The nasty thing is, these won't bite you if all your string data is 7-bit. However, it promises to be an unending source of obscure bugs if you're trying to make your C/C++ program 8-bit clean.



回答7:

Signedness works pretty much the same way in chars as it does in other integral types. As you've noted, chars are really just one-byte integers. (Not necessarily 8-bit, though! There's a difference; a byte might be bigger than 8 bits on some platforms, and chars are rather tied to bytes due to the definitions of char and sizeof(char). The CHAR_BIT macro, defined in <limits.h> or C++'s <climits>, will tell you how many bits are in a char.).

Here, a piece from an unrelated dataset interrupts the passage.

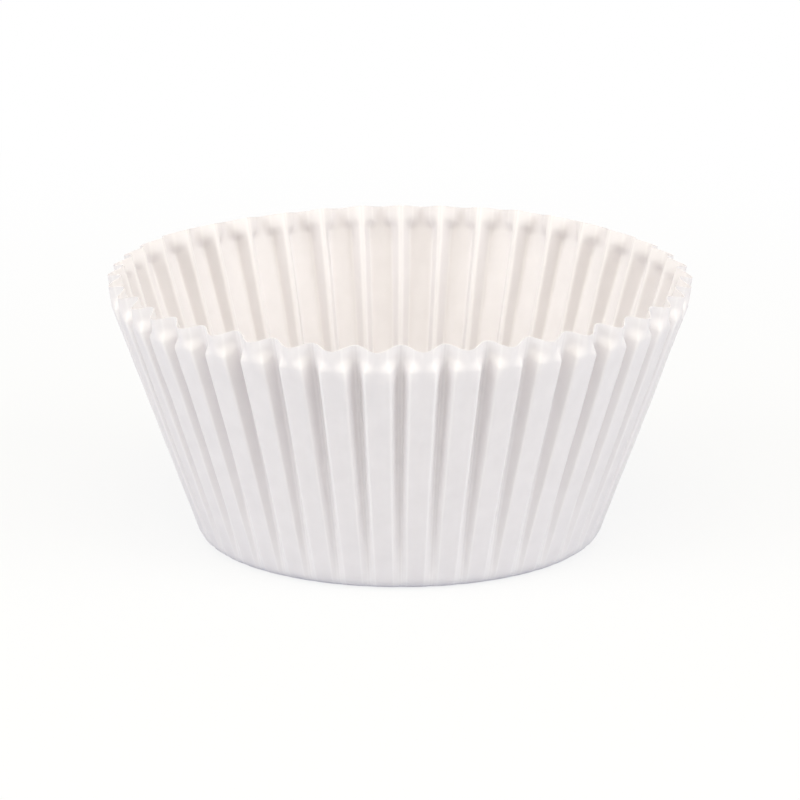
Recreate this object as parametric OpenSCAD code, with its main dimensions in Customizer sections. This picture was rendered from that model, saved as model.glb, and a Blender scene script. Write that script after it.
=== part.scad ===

As for why you'd want a character with a sign: in C and C++, there is no standard type called byte. To the compiler, chars are bytes and vice versa, and it doesn't distinguish between them. Sometimes, though, you want to -- sometimes you want that char to be a one-byte number, and in those cases (particularly how small a range a byte can have), you also typically care whether the number is signed or not. I've personally used signedness (or unsignedness) to say that a certain char is a (numeric) "byte" rather than a character, and that it's going to be used numerically. Without a specified signedness, that char really is a character, and is intended to be used as text.

I used to do that, rather. Now the newer versions of C and C++ have (u?)int_least8_t (currently typedef'd in <stdint.h> or <cstdint>), which are more explicitly numeric (though they'll typically just be typedefs for signed and unsigned char types anyway).



回答8:

The only situation I can imagine this being an issue is if you choose to do math on chars. It's perfectly legal to write the following code.

char a = (char)42;
char b = (char)120;
char c = a + b;

Depending on the signedness of the char, c could be one of two values. If char's are unsigned then c will be (char)162. If they are signed then it will an overflow case as the max value for a signed char is 128. I'm guessing most implementations would just return (char)-32.



回答9:

One thing about signed chars is that you can test c >= ' ' (space) and be sure it's a normal printable ascii char. Of course, it's not portable, so not very useful.